La conséquence d'une opposition dysfonctionnelle
Lidové noviny explique pourquoi l'AfD exerce selon lui une influence croissante :
«A l'origine des problèmes de l'Allemagne, on trouve une opposition dysfonctionnelle depuis plusieurs années. Au cours des 16 ans passés par Angela Merkel à la tête du pays, la différence entre gouvernement et opposition s'est estompée. L'une des expressions qu'elle affectionnait le plus était 'il n'y a pas d'alternative'. A ceux qui ne voulaient pas de migrants, pas de sortie du nucléaire, pas de transition écologique, il ne restait d'autre choix que l'AfD. Même si cela impliquait de voter pour des radicaux aux tendances sinistres. ... Quelle est l'alternative désormais ? Une interdiction du parti ? Ou bien la nécessité pour les partis traditionnels de proposer de véritables alternatives au programme du gouvernement ?»

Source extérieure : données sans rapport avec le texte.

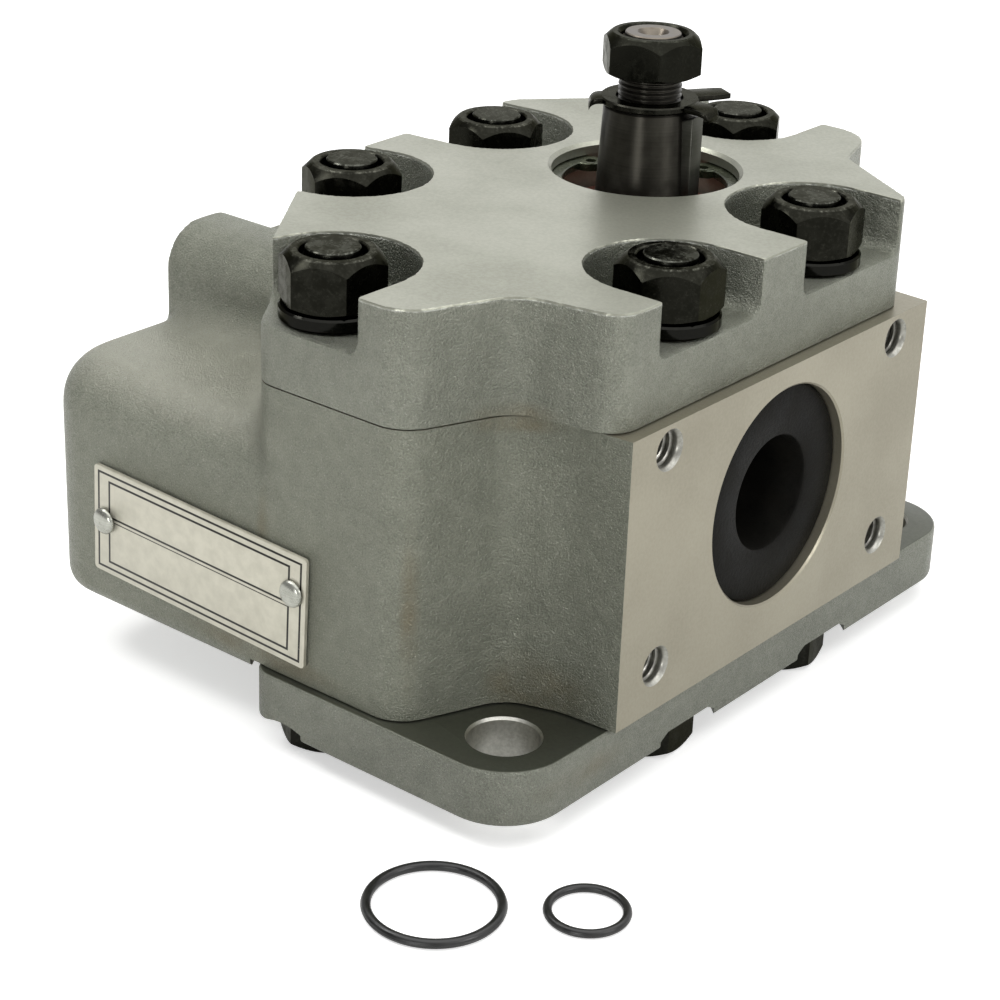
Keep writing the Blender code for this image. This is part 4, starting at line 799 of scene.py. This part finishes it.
shaft_profile = [(11.1, 85.0), (11.1, 88.3), (10.8, 88.5), (9.75, 111.6), (9.4, TAPER_TOP), (6.1, TAPER_TOP)]
for k in range(12):
    level = 112.6 + 1.1 * k
    shaft_profile += [(6.15, level), (6.15, level + 0.15), (6.8, level + 0.5), (6.8, level + 0.7)]
shaft_profile += [(6.75, 126.3), (6.1, 126.9), (5.95, 127.5), (5.75, 127.7), (3.4, 127.7), (3.1, 127.4),
                  (1.5, 124.6), (1.4, 122.9), (0.1, 122.5)]
upper_shaft = lay(turn("taper", shaft_profile, sides=96), AXIS)
coat(upper_shaft, taper_steel, end_steel,
     second=lambda p, n: p.z > 122 and math.hypot(p.x, p.y - SHAFT_Y) < 6.5 and n.z > 0.3)
shade(upper_shaft, 25)
collar = turn("collar", [(6.3, 117.9), (7.2, 118.1), (7.2, 118.9)], sides=64)
shade(coat(lay(collar, AXIS), taper_steel), 30)
drive_shaft = collect([lower_shaft, upper_shaft, collar])
ready(drive_shaft, "bright_steel", "drive_shaft", "drive_gear_shaft")

driven_shaft = smoothed_copy("driven_gear_shaft", "driven_shaft")
shade(coat(driven_shaft, ground_steel), 30)
ready(driven_shaft, "bright_steel", "driven_shaft", "driven_gear_shaft")

# Woodruff key
# A half-moon of steel, sawn from bar and ground on its sides, sits in the slot milled in the taper.
# It stands proud of the taper to drive the coupling.

KEY_TURN = 6.5

bpy.ops.object.select_all(action="DESELECT")
bpy.ops.mesh.primitive_cylinder_add(vertices=96, radius=10.6 * MM, depth=4.8 * MM,
                                    location=(14.2 * MM, 0, 101.0 * MM), rotation=(math.radians(90), 0, 0))
key = settle(bpy.context.object, "half_moon_key")
edit(key)
bpy.ops.mesh.bisect(plane_co=(12.2 * MM, 0, 0), plane_no=(1, 0, 0), clear_outer=True, use_fill=True)
pick(key, "EDGE", lambda p, d: p.x > 12.19 or abs(d.y) < 0.1)
bpy.ops.mesh.bevel(offset=0.35 * MM, segments=3, profile=0.5, affect="EDGES")
finish_edit(outwards=False)
lay(key, AXIS, turned=KEY_TURN)
key_steel = steel_finish("Key steel", rgb(88, 88, 82), rgb(68, 68, 62), 0.3, 0.42)
shade(coat(key, key_steel), 35)
ready(key, "bright_steel", "drive_shaft", "woodruff_key")

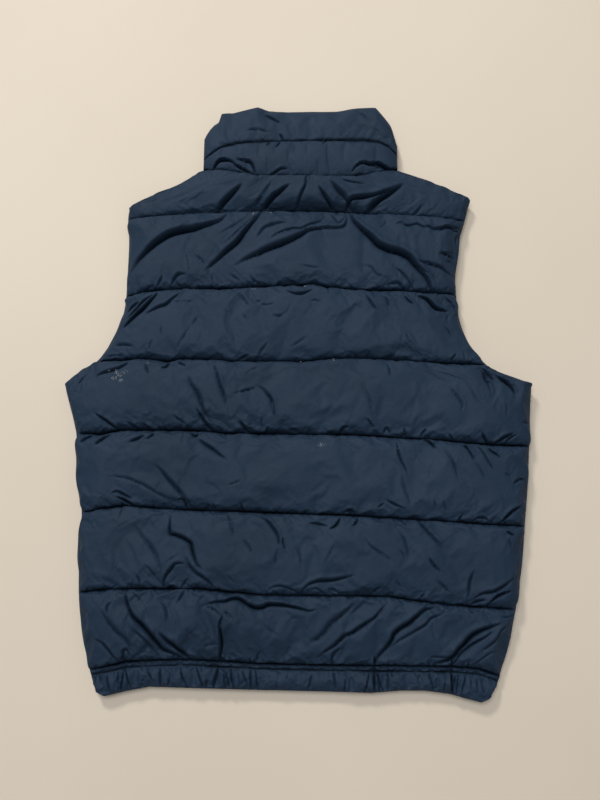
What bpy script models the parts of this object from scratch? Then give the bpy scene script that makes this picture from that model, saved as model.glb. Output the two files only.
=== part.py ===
"""Quilted puffer vest, laid face down on a table: the back lies on the two fronts.

+X is the wearer's right, +Y points to the collar and +Z up. The origin is the middle of the
garment's box on the table. Sizes are in millimetres until a mesh is written, which is in metres.
Heights h are measured up the garment from the middle of the hem's bottom edge.
"""

import math

import bmesh
import bpy

MM = 0.001
GARMENT = "puffer_vest"
HELPERS = "puffer_vest_helpers"

# Cloth and padding
SEAM_GAP = 0.3
LAYER_GAP = 0.6
EDGE_WALL = 2.5
STITCHED = 4.5
BACK_CREST = 21.0
COLLAR_CREST = 13.0
HEM_CREST = 6.0
PUFF_POWER = 0.62
TOP_ROLL = 28.0
UNDER_ROLL = 13.0
HEM_ROLL = 12.0
EDGE_ROLL = 9.0
FOLD_WALL = 5.0

# Level over the table at which the back's plain inside lies on the fronts: h, level
MEETING = (
    (32.0, 8.0),
    (90.0, 13.0),
    (500.0, 13.0),
    (590.0, 11.5),
)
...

Une interdiction serait contreproductive
Interdire le parti n'est pas la solution, estime The Guardian :
«Compte tenu des obstacles juridiques élevés, cela devrait être compliqué. Chose peut-être plus importante encore, la procédure pourrait avoir un effet contreproductif, au sens où elle pourrait apporter de l'eau au moulin de la posture anti-establishment cultivée par l'AfD, qui a déjà le vent en poupe. ... L'AfD est devenue une soupape de sécurité populiste permettant d'évacuer un sentiment de crise généralisé. Pour parer le coup, la classe politique mainstream devra redoubler d'ambition et se montrer plus inventive.»
Un filon à exploiter
Le scandale pourrait porter un rude coup à l'AfD, analyse The Spectator :
«Les nouvelles de la semaine passée semblent avoir dessillé les yeux de beaucoup d'Allemands, qui se rendent compte que l'AfD est plus qu'un refuge pour des électeurs droitisant mécontents, et qu'il est aussi un parti qui a le souhait - et peut-être bientôt aussi le pouvoir - de renverser les fondements démocratiques du pays. ... Si Olaf Scholz, ou le dirigeant d'un autre parti, réussissait à tirer parti du tollé suscité en Allemagne par cette rencontre secrète, cela pourrait mettre un terme à l'inexorable ascension du parti.»